LLM Plausibility Bias
Jump to navigation
Jump to search
An LLM Plausibility Bias is an LLM bias that prioritizes generating plausible-sounding text over factually or logically correct content.
- AKA: LLM Plausibility-Over-Correctness Bias, LLM Surface Plausibility Preference, LLM Coherence-Over-Accuracy Tendency.
- Context:
- It can typically generate Convincing-Sounding Explanations without factual accuracy.
- It can typically favor Linguistic Fluency over logical validity.
- It can typically produce Superficial Coherence at expense of deep correctness.
- It can often manifest in Technical Domains requiring precise reasoning.
- It can often mislead Non-Expert Users through authoritative tone.
- It can often result from Training Objectives emphasizing text likelihood.
- It can range from being a Mild LLM Plausibility Bias to being a Severe LLM Plausibility Bias, depending on its deviation magnitude.
- It can range from being a Detectable LLM Plausibility Bias to being a Hidden LLM Plausibility Bias, depending on its observability level.
- It can range from being a Domain-Specific LLM Plausibility Bias to being a Universal LLM Plausibility Bias, depending on its occurrence scope.
- It can range from being a Mitigatable LLM Plausibility Bias to being a Fundamental LLM Plausibility Bias, depending on its correction potential.
- ...
- Example:
- Domain-Specific LLM Plausibility Biases, such as:
- Manifestation Patterns, such as:
- Using Technical Jargon without proper application.

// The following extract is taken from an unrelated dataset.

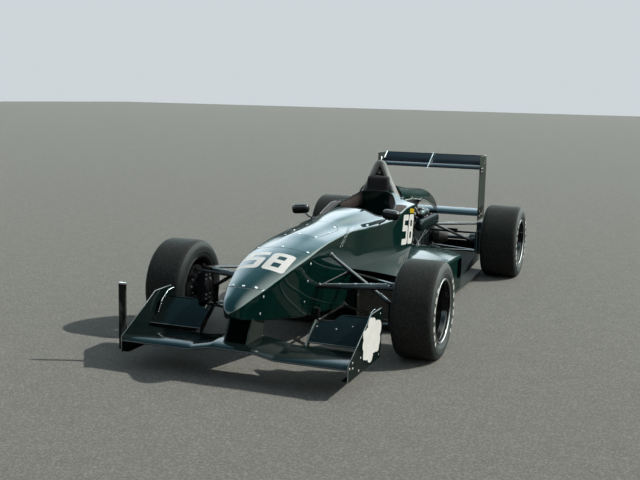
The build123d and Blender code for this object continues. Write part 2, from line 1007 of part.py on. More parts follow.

- Creating Smooth Transitions between incompatible ideas.
- ...
- Counter-Example:
- LLM Factual Accuracy, which prioritizes correctness over plausibility.
- LLM Uncertainty Expression, which acknowledges knowledge limitations.
- See: LLM Bias, LLM Limitation, LLM Conceptual Conflation Error, LLM Reasoning Coherence Measure, Cognitive Bias, AI System Bias, Natural Language Generation.